_Your goal:_ The required output is a word-for-word copy of the lines from the line bearing "Model this object" through the line bearing "const GROOVE_PLAY = 0.1;", inclusive, and no other lines.

___ Records

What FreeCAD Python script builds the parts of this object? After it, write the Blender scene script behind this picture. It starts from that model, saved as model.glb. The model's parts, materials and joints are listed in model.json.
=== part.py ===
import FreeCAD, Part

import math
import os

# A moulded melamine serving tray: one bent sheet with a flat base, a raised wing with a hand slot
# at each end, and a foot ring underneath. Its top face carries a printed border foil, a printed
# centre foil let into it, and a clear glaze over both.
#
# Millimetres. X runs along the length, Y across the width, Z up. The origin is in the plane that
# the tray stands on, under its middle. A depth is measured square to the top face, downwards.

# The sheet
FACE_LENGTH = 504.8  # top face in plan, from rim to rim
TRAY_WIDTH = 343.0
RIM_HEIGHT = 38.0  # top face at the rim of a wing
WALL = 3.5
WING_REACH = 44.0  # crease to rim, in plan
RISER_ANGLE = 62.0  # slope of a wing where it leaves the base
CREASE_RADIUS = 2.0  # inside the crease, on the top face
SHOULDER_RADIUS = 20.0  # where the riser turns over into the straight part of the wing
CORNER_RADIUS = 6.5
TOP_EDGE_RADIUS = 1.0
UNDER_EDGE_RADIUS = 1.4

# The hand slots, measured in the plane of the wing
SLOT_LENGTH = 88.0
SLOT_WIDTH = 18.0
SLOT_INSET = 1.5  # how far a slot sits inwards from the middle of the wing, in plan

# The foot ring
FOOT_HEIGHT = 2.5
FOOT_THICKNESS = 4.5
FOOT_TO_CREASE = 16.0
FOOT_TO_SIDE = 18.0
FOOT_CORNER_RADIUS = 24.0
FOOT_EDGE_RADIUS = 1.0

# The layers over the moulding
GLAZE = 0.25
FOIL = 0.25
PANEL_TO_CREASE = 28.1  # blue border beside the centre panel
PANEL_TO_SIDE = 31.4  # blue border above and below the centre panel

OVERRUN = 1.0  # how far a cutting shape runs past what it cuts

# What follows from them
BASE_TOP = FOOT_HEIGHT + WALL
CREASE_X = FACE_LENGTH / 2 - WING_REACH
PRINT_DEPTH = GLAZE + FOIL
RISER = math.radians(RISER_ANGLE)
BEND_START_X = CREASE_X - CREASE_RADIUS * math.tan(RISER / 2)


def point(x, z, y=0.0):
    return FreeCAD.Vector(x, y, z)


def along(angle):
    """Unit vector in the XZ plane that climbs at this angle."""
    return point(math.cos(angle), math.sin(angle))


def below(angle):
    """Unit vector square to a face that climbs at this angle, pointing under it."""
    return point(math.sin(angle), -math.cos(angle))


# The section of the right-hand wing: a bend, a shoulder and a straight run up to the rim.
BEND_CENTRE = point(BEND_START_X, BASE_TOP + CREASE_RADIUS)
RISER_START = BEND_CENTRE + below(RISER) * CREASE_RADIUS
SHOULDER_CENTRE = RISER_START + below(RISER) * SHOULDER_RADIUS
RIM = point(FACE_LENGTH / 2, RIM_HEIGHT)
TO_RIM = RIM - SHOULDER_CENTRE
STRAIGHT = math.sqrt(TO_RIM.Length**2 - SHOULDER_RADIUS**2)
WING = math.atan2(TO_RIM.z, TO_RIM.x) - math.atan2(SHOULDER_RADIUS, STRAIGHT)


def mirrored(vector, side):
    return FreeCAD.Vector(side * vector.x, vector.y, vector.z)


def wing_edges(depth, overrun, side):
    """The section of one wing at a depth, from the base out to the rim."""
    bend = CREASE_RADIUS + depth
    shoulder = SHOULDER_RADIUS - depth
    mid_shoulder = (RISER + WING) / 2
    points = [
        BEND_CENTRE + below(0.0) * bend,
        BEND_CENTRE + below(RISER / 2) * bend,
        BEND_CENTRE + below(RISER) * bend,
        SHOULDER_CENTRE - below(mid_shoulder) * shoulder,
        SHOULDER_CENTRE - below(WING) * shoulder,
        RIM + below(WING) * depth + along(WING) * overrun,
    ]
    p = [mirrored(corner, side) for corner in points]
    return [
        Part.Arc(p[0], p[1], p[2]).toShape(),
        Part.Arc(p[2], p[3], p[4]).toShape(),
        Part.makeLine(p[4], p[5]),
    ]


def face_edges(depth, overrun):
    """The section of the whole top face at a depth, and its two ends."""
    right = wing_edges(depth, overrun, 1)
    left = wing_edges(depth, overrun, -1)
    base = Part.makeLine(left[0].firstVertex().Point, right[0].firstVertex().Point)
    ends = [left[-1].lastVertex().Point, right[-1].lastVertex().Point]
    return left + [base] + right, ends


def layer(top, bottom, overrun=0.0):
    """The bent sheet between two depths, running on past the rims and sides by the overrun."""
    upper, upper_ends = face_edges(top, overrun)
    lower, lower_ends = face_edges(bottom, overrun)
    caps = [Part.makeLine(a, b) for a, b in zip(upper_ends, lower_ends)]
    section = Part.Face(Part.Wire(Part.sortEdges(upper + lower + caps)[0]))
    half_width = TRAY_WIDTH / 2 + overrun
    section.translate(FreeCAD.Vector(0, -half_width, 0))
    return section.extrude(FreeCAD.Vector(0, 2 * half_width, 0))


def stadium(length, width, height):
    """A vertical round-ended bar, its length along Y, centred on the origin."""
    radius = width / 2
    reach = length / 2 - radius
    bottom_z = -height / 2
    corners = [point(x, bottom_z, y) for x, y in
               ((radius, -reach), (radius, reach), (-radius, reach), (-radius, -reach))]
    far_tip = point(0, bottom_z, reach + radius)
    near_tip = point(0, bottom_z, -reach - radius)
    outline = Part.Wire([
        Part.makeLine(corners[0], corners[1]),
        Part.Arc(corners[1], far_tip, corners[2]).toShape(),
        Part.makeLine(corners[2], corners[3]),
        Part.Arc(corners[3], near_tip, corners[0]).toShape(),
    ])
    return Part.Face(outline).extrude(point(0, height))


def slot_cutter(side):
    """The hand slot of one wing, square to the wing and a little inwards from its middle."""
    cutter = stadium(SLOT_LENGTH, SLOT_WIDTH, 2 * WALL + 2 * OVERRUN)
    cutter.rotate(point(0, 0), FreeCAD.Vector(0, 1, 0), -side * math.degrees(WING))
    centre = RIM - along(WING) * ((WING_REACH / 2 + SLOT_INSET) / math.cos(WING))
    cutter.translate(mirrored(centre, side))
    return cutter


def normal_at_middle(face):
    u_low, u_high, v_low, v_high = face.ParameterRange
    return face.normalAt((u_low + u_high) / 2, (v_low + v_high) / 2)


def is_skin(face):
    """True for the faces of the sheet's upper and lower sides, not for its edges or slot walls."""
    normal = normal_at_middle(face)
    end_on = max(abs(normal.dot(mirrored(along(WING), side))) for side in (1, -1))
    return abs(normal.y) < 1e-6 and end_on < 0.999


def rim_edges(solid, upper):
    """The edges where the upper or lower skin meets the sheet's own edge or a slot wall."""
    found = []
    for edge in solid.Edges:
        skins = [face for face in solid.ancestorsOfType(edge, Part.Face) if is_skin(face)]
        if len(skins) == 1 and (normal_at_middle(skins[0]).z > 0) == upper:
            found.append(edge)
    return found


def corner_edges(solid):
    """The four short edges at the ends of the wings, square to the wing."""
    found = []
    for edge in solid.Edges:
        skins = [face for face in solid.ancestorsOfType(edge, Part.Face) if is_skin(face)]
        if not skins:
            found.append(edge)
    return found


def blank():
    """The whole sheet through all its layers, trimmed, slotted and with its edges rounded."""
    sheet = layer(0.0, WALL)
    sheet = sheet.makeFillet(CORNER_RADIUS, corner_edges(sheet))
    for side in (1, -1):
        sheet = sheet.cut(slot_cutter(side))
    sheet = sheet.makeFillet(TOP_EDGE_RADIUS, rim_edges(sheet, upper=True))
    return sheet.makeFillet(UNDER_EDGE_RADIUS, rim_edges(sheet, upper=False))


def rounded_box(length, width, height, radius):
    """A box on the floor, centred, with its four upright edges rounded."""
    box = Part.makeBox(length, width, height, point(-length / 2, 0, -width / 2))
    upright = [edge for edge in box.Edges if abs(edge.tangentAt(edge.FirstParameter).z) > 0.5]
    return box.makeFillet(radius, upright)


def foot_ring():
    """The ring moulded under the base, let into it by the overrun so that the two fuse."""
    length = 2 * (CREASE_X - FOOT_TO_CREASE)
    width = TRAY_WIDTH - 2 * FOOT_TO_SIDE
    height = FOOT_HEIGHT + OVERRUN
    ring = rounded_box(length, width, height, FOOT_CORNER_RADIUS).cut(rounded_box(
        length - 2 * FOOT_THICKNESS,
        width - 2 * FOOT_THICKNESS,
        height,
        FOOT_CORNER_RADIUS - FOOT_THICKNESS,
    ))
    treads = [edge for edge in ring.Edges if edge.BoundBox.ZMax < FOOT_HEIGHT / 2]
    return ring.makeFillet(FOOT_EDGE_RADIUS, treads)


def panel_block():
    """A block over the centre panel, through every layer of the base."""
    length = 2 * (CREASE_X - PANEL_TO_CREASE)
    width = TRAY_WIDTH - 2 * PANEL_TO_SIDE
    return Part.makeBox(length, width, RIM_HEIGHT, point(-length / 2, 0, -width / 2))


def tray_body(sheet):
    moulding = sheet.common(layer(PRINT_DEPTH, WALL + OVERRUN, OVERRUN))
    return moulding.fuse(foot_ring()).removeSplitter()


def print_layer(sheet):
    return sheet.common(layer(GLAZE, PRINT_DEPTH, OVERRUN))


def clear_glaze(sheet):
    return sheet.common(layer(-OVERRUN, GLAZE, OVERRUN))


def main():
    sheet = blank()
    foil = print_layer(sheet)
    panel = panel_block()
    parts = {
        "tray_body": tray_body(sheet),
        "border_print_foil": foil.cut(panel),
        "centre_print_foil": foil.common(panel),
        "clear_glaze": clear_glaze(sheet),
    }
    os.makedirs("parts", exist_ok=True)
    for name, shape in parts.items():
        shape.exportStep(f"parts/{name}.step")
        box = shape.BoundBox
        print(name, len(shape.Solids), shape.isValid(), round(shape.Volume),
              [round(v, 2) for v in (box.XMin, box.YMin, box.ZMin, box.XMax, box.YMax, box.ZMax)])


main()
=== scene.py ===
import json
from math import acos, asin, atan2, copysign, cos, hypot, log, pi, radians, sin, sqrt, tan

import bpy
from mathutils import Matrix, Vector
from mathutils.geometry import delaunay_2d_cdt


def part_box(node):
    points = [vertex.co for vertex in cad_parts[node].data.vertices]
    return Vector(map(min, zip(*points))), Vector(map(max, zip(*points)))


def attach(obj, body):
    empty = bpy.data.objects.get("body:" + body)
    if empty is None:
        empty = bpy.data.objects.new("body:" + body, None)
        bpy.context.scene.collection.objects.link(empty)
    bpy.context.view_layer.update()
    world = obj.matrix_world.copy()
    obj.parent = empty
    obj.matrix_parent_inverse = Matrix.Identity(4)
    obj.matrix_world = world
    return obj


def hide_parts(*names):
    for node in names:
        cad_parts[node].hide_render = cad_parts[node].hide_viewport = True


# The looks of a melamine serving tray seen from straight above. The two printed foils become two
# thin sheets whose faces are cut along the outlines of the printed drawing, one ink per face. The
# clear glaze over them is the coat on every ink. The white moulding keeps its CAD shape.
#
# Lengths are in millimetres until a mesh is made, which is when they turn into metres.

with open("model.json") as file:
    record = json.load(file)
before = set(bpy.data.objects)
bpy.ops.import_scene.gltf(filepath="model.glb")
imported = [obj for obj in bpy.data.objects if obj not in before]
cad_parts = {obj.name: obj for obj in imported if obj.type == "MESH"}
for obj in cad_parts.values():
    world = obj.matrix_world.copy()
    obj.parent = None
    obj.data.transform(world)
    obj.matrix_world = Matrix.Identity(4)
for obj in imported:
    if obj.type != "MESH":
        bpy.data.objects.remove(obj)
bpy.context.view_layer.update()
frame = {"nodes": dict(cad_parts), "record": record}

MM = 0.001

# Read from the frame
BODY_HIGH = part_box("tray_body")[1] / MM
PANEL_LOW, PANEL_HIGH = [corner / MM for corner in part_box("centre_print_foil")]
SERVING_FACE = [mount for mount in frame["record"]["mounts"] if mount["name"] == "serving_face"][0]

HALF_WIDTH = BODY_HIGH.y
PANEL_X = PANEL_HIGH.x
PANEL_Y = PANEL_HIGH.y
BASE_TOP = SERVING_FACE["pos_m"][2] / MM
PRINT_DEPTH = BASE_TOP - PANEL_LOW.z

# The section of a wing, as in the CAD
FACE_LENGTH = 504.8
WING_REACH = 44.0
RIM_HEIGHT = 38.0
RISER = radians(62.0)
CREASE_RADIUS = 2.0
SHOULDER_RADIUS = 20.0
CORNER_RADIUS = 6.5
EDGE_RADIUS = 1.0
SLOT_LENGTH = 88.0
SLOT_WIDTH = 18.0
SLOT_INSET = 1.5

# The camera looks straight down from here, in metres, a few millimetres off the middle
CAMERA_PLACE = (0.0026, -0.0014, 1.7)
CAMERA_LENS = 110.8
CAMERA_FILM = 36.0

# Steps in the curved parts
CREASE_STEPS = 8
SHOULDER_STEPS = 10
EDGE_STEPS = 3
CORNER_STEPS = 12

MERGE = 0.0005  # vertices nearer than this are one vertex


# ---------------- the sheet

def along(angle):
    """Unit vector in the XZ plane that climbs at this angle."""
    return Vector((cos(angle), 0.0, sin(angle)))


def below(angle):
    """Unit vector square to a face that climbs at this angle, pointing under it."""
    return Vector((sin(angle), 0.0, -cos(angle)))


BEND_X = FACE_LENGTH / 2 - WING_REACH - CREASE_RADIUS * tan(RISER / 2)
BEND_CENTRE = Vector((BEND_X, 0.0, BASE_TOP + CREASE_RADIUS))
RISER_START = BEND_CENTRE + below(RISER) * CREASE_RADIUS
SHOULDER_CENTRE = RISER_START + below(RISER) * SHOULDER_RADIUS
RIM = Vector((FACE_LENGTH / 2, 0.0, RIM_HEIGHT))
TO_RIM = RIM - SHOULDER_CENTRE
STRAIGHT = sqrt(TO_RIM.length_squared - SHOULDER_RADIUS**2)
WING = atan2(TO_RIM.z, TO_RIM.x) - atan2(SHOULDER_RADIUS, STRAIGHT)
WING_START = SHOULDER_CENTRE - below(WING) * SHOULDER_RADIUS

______
___ Records

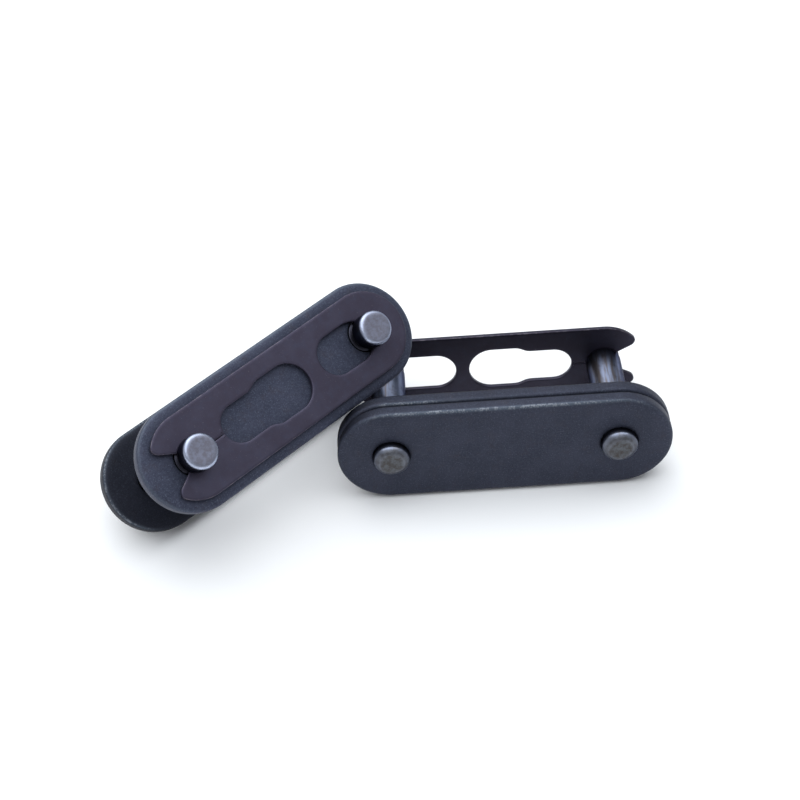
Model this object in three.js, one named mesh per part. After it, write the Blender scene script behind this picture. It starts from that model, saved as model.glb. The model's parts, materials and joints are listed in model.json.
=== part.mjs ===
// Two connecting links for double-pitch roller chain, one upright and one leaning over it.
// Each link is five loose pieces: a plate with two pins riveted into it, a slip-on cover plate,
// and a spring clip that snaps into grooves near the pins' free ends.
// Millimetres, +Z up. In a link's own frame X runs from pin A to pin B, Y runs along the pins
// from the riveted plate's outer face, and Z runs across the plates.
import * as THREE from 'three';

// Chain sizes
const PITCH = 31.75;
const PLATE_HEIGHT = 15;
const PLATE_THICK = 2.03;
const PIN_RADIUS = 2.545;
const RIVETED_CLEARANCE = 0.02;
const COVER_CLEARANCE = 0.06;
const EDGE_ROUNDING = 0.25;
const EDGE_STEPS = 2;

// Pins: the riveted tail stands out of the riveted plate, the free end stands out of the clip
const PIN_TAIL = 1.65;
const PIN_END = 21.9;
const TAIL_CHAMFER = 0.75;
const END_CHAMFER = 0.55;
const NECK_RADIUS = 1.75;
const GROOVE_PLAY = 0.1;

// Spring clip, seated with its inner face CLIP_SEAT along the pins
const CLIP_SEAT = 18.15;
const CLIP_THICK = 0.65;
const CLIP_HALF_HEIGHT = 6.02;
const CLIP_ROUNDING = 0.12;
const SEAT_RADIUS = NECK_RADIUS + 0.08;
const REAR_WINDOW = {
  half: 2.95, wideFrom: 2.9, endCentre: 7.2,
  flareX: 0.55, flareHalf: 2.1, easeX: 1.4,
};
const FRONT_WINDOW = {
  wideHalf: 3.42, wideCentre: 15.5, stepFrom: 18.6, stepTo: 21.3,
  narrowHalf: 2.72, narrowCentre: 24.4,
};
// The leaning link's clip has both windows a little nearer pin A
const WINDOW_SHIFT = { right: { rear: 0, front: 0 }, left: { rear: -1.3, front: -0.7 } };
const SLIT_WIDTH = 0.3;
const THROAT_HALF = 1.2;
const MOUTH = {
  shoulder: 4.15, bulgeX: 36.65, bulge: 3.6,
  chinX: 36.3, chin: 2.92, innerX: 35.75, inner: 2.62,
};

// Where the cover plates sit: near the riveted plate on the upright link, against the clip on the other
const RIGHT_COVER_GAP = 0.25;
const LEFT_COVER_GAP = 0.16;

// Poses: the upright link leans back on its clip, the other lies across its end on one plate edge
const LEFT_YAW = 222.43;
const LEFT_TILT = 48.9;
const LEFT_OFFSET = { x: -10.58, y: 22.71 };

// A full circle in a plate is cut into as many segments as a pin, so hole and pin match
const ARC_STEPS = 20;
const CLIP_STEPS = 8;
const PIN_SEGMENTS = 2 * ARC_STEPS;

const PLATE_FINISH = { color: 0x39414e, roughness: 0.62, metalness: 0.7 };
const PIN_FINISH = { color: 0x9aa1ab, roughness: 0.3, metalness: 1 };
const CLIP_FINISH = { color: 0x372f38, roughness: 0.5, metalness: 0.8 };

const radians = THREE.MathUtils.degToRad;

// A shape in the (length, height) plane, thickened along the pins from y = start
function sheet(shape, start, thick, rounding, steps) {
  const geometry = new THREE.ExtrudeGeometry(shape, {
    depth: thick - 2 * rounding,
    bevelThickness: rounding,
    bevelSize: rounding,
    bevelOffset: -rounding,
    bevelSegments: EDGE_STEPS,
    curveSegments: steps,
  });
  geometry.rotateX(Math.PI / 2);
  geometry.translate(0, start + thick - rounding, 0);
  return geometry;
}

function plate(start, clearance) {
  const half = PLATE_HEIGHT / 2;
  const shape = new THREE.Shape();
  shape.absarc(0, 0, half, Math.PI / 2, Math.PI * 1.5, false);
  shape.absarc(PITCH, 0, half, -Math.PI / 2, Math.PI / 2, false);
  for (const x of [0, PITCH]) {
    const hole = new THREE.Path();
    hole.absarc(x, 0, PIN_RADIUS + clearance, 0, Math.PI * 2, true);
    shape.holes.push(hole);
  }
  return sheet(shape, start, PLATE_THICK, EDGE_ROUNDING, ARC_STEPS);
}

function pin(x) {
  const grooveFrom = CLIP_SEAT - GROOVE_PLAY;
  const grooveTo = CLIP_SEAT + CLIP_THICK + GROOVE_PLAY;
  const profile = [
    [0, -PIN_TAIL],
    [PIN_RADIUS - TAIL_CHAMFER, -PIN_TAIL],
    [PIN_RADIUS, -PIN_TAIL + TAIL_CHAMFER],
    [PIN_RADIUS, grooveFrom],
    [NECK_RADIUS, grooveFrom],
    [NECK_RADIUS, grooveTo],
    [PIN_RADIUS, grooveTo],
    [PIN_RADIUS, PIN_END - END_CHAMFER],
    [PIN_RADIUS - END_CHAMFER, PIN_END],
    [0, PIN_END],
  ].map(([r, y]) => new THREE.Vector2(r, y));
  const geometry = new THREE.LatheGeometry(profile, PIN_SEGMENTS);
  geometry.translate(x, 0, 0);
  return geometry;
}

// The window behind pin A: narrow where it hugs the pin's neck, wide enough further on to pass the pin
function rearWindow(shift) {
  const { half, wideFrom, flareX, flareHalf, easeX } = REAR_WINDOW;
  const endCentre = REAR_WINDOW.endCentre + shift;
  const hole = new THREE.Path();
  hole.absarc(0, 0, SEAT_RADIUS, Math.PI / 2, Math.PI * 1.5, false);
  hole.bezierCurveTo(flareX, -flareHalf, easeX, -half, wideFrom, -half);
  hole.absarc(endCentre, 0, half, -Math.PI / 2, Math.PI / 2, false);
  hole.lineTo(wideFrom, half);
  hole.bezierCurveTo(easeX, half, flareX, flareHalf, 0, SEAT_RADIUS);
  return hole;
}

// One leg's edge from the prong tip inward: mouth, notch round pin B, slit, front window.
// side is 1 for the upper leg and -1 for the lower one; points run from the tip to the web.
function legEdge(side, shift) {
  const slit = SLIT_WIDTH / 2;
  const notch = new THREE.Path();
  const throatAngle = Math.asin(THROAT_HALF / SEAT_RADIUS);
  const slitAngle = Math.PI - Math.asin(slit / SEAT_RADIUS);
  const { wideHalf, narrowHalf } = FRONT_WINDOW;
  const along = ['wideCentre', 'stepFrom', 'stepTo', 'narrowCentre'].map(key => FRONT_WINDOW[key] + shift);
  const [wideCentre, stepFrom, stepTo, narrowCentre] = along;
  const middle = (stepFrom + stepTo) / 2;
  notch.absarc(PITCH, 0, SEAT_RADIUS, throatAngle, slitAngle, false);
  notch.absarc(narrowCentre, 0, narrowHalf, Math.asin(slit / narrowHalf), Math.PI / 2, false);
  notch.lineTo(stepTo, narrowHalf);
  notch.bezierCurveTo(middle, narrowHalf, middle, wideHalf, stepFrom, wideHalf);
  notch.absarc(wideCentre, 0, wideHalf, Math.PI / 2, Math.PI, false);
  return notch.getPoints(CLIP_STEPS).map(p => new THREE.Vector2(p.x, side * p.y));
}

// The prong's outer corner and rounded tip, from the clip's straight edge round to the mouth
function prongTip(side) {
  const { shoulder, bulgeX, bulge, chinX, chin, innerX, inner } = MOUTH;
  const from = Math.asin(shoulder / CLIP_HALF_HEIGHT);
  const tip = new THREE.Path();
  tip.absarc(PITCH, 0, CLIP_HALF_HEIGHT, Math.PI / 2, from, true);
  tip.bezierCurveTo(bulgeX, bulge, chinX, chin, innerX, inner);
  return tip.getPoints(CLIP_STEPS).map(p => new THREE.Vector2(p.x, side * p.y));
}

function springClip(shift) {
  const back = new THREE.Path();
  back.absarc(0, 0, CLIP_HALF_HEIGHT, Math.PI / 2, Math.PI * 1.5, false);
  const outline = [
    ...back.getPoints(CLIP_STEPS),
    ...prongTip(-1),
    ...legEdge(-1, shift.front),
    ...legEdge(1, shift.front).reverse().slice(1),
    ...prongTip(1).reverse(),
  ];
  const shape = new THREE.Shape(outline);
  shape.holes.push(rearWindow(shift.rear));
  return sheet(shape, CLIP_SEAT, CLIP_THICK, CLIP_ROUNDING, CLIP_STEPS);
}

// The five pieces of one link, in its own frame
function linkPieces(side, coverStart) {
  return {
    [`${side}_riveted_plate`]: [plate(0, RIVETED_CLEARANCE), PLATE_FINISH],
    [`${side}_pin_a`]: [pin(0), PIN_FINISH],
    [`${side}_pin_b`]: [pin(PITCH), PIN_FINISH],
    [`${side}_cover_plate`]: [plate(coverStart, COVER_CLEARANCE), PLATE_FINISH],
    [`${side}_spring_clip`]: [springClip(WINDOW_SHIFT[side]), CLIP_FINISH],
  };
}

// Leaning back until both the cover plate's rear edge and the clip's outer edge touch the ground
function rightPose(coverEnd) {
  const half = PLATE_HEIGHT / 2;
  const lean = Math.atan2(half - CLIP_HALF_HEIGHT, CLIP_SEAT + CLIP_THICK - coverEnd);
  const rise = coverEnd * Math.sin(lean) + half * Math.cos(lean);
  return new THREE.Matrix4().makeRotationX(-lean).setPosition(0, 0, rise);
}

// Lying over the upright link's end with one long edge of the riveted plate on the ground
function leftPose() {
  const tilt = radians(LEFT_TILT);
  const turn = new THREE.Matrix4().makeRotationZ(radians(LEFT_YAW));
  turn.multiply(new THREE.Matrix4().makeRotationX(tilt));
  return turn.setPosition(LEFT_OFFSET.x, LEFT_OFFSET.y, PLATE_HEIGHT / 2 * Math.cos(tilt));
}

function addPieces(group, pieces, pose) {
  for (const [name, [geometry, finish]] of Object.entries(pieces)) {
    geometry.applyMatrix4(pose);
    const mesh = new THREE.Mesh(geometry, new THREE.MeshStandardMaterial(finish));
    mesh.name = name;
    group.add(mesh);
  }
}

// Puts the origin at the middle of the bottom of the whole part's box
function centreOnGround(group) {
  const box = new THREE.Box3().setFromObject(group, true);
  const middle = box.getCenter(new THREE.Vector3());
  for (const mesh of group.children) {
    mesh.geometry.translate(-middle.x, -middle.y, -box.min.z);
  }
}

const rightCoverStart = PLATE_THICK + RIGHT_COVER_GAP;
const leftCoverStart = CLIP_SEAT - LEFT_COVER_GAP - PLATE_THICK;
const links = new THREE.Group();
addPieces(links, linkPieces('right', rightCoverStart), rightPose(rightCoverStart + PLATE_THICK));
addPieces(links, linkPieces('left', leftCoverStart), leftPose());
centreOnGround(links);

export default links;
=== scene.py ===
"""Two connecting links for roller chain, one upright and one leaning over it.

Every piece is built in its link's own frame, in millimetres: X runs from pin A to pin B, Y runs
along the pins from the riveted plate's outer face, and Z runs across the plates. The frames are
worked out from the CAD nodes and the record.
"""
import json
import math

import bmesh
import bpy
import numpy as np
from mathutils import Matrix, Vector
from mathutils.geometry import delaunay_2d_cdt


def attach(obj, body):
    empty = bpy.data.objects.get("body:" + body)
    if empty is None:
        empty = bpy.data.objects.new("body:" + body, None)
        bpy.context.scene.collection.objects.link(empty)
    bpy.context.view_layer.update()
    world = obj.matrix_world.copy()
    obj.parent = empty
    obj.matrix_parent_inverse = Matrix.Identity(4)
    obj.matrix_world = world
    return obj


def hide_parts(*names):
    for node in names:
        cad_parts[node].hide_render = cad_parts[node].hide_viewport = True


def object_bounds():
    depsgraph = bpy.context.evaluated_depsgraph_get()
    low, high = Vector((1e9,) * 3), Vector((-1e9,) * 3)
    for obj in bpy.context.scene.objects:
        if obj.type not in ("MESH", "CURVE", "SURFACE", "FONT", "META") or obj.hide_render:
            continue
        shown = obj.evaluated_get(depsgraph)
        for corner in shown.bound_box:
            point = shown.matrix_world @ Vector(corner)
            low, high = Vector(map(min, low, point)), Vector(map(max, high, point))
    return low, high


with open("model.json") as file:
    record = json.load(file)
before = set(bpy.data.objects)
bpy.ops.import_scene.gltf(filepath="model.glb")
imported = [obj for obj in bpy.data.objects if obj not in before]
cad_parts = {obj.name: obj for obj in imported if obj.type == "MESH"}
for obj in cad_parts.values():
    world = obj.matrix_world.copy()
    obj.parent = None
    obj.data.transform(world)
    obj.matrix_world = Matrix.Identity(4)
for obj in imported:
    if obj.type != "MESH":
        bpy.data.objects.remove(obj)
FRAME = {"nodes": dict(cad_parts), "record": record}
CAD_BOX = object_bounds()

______

_Result for this task:_
Model this object in three.js, one named mesh per part. After it, write the Blender scene script behind this picture. It starts from that model, saved as model.glb. The model's parts, materials and joints are listed in model.json.
=== part.mjs ===
// Two connecting links for double-pitch roller chain, one upright and one leaning over it.
// Each link is five loose pieces: a plate with two pins riveted into it, a slip-on cover plate,
// and a spring clip that snaps into grooves near the pins' free ends.
// Millimetres, +Z up. In a link's own frame X runs from pin A to pin B, Y runs along the pins
// from the riveted plate's outer face, and Z runs across the plates.
import * as THREE from 'three';

// Chain sizes
const PITCH = 31.75;
const PLATE_HEIGHT = 15;
const PLATE_THICK = 2.03;
const PIN_RADIUS = 2.545;
const RIVETED_CLEARANCE = 0.02;
const COVER_CLEARANCE = 0.06;
const EDGE_ROUNDING = 0.25;
const EDGE_STEPS = 2;

// Pins: the riveted tail stands out of the riveted plate, the free end stands out of the clip
const PIN_TAIL = 1.65;
const PIN_END = 21.9;
const TAIL_CHAMFER = 0.75;
const END_CHAMFER = 0.55;
const NECK_RADIUS = 1.75;
const GROOVE_PLAY = 0.1;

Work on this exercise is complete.